Re: pg_dump slower than pg_restore

Bosco Rama <postgres@xxxxxxxxxxxxx> · Thu, 03 Jul 2014 18:26:16 -0700

On 07/03/14 17:30, David Wall wrote:
> 
> Bosco, maybe you can recommend a different approach.  I pretty much run 
> daily backups that I only have for disaster recovery.  I generally don't 
> do partials recoveries, so I doubt I'd ever modify the dump output.  I 
> just re-read the docs about formats, and it's not clear what I'd be best 
> off with, and "plain" is the default, but it doesn't say it can be used 
> with pg_restore.

Correct.  Plain is essentially one big SQL command file that you feed to
psql as the restore process.

> Maybe the --format=c isn't the fastest option for me,

I think you are on the right track with -Fc since plain would end up
converting the LO parts to escaped byte format for storage in the SQL
command file.

> and I'm less sure  about the compression.

You seem to be gaining a considerable amount of compression and that is
probably worthwhile given that it is mostly going to be the 'easy' kind.

> I do want to be able to restore using pg_restore (unless plain is the
> best route, in which case, how do I restore that type of backup?), and
> I need to include large objects (--oids), but otherwise, I'm mostly
> interested in it being as quick as possible.

Hmmm.  You are using '--oids' to *include* large objects?  IIRC, that's
not the intent of that option.  Large objects are dumped as part of a
DB-wide dump unless you request that they not be.

However, if you restrict your dumps to specific schemata and/or tables
then the large objects are NOT dumped unless you request that they are.

Something to keep in mind.

> Many of the large objects are gzip compressed when stored.  Would I be 
> better off letting PG do its compression and remove gzip, or turn off 
> all PG compression and use gzip?  Or perhaps use neither if my large 
> objects, which take up the bulk of the database, are already compressed?

OK.  Given all the above (and that gpg will ALSO do compression unless
told not to), I'd go with the following (note lowercase 'z' in gpg
command).  Note also that there may be a CPU vs I/O trade-off here that
may make things muddier but the following are 'conceptually' true.

Fast but big
============
   $ pg_dump -Z0 -Fc ... $DB | gpg -z0 ... | split

Less fast but smaller
=====================
   $ pg_dump -Z1 -Fc ... $DB | gpg -z0 ... | split

(the '...' would be any access and/or key selection options)

Do some timing/size comparisons and see which is best for you.
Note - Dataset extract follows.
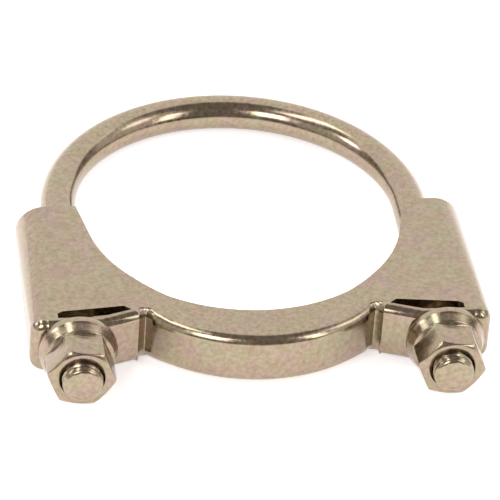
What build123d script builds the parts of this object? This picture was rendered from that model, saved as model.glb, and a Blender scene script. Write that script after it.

BTW, is there any particular reason to do the 'split'?

For later consideration
=======================
Once you have this under control you may want to investigate the -Fd
format.  It allows you to use the '-j' option that may speed things
up even further.  However, I have no experience with it so I am unable
to make any concrete recommendations about it.  It *would* require a
post dump tar/zip/cpio to get to a single file backup, though.  If you
don't need a single file solution (as possibly exemplified by your use
of 'split') it may be just what you want.

Let us know how it goes. :-)

HTH,
Bosco.